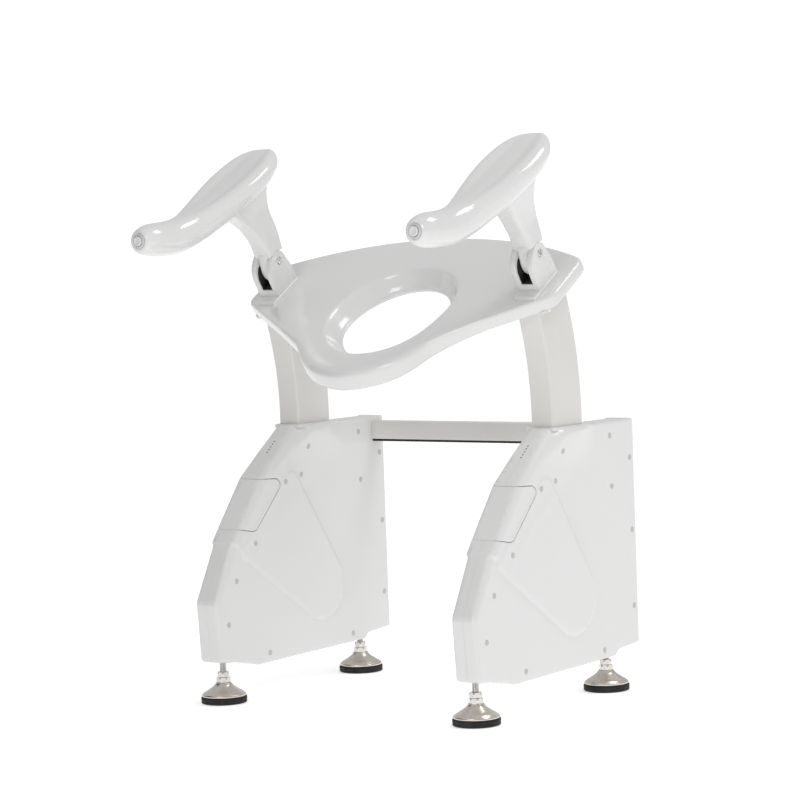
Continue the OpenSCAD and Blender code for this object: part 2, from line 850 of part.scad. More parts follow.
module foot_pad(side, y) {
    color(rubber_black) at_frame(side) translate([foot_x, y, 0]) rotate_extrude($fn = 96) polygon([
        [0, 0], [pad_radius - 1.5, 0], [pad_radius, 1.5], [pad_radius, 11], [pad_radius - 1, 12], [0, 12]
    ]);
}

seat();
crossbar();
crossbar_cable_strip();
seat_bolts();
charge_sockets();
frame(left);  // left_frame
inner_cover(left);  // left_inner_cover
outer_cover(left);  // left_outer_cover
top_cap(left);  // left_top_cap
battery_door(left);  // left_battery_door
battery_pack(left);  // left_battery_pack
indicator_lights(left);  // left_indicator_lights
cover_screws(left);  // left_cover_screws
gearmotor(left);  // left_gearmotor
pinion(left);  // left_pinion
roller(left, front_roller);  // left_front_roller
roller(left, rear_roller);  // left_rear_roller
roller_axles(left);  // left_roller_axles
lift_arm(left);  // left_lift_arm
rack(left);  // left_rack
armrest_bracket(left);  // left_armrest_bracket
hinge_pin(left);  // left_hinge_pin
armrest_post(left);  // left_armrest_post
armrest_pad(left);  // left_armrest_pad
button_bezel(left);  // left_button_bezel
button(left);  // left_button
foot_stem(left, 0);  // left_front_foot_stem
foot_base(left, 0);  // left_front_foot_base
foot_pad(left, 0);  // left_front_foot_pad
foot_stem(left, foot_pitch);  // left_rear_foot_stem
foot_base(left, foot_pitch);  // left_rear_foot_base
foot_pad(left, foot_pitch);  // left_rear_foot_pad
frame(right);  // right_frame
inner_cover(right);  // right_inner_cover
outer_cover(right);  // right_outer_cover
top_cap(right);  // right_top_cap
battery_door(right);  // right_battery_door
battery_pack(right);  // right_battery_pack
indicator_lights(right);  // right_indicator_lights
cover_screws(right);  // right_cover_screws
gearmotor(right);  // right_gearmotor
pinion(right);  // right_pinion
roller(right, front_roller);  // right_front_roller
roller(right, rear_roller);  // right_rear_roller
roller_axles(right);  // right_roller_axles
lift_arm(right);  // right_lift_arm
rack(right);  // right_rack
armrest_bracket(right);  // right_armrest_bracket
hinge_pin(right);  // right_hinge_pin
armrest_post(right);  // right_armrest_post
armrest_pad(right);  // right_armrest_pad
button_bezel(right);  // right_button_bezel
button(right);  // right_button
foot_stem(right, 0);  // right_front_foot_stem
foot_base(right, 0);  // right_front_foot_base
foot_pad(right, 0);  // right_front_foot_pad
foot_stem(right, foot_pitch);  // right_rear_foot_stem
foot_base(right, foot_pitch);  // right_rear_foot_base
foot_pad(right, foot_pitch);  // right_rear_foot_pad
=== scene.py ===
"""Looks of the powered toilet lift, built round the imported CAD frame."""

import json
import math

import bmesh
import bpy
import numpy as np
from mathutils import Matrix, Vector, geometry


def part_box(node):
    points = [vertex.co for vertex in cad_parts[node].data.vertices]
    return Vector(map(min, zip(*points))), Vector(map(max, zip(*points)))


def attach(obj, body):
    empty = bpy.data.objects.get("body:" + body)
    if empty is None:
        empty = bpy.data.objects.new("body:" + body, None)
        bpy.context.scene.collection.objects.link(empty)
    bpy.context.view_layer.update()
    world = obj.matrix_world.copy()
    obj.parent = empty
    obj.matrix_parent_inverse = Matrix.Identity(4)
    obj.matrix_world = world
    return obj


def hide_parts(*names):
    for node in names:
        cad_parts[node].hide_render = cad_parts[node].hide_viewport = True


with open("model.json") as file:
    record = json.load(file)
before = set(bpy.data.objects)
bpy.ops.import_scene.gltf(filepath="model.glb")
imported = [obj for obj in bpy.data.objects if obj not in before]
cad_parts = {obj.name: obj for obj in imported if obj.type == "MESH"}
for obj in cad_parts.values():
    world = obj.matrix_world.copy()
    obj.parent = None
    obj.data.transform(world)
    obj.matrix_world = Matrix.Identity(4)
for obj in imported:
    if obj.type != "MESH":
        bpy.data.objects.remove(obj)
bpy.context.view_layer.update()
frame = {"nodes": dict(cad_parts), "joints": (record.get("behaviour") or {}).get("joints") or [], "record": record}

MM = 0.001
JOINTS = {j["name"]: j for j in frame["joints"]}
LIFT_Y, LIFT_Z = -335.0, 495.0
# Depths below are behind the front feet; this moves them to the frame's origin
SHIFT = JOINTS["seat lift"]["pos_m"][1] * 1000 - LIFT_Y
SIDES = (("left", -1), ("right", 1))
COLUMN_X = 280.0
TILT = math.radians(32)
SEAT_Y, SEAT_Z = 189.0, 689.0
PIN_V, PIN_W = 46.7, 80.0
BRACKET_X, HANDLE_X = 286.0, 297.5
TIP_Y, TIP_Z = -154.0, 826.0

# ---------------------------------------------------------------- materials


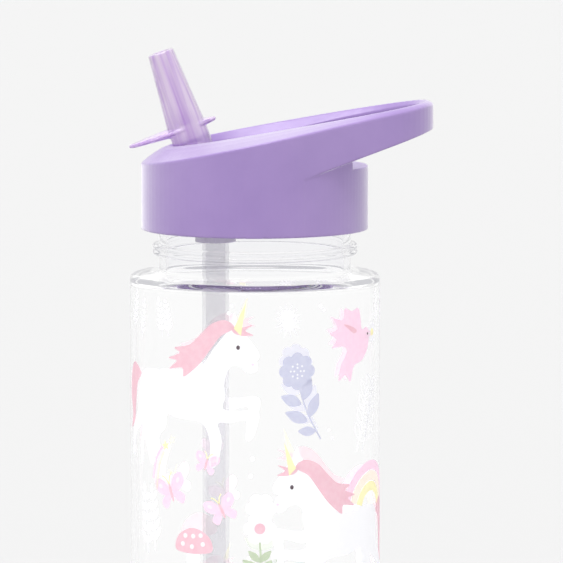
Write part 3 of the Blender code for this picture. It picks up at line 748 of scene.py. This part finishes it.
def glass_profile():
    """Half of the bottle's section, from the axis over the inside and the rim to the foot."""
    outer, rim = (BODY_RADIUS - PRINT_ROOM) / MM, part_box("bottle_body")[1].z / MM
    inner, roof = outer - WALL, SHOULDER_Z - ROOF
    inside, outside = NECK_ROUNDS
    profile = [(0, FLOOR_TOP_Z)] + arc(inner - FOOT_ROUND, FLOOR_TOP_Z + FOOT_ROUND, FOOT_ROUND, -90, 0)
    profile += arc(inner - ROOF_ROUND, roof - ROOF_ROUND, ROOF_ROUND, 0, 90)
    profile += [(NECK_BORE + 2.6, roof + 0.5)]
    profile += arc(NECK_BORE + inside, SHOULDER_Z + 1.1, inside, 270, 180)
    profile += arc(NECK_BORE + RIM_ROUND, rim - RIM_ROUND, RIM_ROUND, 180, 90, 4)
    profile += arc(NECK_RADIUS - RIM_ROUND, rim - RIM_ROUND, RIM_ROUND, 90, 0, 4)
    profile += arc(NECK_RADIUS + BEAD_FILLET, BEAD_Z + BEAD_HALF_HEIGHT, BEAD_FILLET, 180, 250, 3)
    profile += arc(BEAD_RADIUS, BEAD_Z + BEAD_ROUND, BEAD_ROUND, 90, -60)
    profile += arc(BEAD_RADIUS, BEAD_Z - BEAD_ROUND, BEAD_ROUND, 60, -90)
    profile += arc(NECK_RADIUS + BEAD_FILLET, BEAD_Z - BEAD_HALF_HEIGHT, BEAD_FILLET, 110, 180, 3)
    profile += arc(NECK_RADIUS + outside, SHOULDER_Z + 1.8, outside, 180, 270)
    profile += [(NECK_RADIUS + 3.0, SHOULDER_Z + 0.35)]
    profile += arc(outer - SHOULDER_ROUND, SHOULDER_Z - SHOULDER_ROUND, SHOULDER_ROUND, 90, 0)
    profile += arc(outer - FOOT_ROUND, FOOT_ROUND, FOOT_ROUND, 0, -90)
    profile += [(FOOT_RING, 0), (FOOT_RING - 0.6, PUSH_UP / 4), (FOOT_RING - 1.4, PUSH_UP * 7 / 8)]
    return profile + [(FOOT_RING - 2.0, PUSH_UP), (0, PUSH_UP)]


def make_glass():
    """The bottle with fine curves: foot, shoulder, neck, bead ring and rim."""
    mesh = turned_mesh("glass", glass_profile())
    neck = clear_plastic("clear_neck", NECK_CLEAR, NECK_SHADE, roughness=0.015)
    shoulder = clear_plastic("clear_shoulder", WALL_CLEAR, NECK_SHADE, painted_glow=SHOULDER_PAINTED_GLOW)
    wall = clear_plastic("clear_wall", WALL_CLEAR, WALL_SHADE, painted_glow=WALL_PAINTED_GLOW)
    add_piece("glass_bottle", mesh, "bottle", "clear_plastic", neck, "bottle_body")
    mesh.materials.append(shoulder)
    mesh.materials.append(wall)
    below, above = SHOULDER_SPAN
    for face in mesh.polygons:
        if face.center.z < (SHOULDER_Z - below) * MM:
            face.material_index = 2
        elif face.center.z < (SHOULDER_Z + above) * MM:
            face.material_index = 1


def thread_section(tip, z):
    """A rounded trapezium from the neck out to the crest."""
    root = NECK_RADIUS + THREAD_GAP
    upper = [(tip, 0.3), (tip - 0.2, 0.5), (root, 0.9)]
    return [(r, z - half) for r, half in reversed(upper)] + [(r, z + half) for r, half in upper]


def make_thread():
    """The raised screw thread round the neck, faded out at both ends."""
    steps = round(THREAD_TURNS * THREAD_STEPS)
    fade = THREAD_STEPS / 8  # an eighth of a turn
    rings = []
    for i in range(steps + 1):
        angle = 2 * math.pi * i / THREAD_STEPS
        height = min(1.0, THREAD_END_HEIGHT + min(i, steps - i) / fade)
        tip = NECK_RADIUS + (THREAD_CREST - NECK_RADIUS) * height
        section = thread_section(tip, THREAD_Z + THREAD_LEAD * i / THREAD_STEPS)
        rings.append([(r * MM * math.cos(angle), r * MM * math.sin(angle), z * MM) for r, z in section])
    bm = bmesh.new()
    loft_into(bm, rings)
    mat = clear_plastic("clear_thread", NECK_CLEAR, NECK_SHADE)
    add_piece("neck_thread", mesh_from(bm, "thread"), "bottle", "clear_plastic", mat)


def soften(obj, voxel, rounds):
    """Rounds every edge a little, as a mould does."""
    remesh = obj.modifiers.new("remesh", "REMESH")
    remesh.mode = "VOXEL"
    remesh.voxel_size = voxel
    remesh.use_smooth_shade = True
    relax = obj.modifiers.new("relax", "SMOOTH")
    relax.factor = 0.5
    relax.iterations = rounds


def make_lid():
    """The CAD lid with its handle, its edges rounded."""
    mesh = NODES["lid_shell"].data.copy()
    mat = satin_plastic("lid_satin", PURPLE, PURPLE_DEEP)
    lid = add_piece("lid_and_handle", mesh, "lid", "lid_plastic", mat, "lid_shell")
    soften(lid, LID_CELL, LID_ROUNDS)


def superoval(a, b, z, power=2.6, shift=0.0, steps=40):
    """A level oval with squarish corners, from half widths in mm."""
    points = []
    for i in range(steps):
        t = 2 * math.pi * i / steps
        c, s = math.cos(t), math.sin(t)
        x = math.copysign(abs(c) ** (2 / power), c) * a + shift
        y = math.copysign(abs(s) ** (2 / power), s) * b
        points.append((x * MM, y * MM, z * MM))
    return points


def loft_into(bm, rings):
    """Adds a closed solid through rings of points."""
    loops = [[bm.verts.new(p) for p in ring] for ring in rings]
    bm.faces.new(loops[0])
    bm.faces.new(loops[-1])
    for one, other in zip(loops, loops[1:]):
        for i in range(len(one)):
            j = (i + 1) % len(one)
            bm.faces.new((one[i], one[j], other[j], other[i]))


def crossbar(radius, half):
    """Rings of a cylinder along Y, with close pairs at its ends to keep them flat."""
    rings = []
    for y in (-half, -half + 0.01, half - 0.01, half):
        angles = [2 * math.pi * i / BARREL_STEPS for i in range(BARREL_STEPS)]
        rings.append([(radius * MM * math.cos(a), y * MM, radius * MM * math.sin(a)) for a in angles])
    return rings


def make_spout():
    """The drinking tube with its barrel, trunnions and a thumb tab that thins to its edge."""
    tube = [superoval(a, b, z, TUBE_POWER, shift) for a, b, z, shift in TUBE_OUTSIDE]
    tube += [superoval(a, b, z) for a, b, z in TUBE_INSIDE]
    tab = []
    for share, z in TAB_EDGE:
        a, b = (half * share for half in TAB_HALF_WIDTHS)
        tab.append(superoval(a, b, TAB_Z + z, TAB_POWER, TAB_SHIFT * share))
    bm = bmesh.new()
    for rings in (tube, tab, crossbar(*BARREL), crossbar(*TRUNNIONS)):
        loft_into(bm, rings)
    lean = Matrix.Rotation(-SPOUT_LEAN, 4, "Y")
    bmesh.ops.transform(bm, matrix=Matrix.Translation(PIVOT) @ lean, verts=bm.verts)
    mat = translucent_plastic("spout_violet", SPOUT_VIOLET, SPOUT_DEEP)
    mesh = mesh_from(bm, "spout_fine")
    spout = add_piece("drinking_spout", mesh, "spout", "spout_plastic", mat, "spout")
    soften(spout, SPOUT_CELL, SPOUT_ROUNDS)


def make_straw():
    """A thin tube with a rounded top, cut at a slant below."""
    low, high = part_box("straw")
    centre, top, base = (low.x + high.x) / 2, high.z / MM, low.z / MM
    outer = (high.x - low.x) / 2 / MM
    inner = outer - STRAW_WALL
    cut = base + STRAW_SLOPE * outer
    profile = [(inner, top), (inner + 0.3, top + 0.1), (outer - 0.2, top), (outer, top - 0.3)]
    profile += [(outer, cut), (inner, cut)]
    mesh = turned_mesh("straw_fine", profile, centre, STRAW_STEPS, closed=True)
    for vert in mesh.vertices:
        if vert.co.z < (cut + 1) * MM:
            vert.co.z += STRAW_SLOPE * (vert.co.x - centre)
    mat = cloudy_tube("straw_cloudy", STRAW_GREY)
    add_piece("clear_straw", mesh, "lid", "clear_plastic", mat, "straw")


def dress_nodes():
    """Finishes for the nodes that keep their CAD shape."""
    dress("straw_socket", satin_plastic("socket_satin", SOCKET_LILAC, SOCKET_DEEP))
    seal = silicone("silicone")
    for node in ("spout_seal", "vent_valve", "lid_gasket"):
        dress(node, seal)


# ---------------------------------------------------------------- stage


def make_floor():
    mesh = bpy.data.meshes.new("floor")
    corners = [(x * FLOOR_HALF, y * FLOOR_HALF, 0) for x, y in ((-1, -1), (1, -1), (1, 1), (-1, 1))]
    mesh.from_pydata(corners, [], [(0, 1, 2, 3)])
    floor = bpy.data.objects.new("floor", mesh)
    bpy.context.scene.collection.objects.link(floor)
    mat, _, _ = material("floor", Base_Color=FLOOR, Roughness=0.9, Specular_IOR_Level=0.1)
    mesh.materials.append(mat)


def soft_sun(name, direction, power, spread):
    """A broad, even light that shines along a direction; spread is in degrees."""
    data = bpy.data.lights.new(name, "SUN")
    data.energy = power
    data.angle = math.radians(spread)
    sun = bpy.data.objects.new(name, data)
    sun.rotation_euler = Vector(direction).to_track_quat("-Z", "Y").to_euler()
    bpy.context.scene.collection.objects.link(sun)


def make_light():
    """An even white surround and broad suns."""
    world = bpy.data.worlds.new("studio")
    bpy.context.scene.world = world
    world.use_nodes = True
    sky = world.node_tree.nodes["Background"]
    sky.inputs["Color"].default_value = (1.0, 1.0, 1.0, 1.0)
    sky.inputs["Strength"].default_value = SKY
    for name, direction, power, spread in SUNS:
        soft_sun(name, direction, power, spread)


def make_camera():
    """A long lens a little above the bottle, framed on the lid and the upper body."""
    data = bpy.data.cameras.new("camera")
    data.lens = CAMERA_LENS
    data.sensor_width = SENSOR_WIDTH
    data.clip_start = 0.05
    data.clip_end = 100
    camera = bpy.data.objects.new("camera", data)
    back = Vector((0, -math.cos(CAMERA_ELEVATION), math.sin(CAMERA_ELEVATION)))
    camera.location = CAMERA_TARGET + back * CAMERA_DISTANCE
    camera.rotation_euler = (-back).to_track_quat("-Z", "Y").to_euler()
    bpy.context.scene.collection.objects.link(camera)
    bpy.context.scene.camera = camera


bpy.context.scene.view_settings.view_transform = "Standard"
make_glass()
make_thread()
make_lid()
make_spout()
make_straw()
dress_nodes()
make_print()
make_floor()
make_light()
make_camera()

········

* EXERCISE DIRECTIONS
Select every line of the material above holding the word "Blender" and copy it.

* FINISHED TASK
Continue the OpenSCAD and Blender code for this object: part 2, from line 850 of part.scad. More parts follow.
Write part 3 of the Blender code for this picture. It picks up at line 748 of scene.py. This part finishes it.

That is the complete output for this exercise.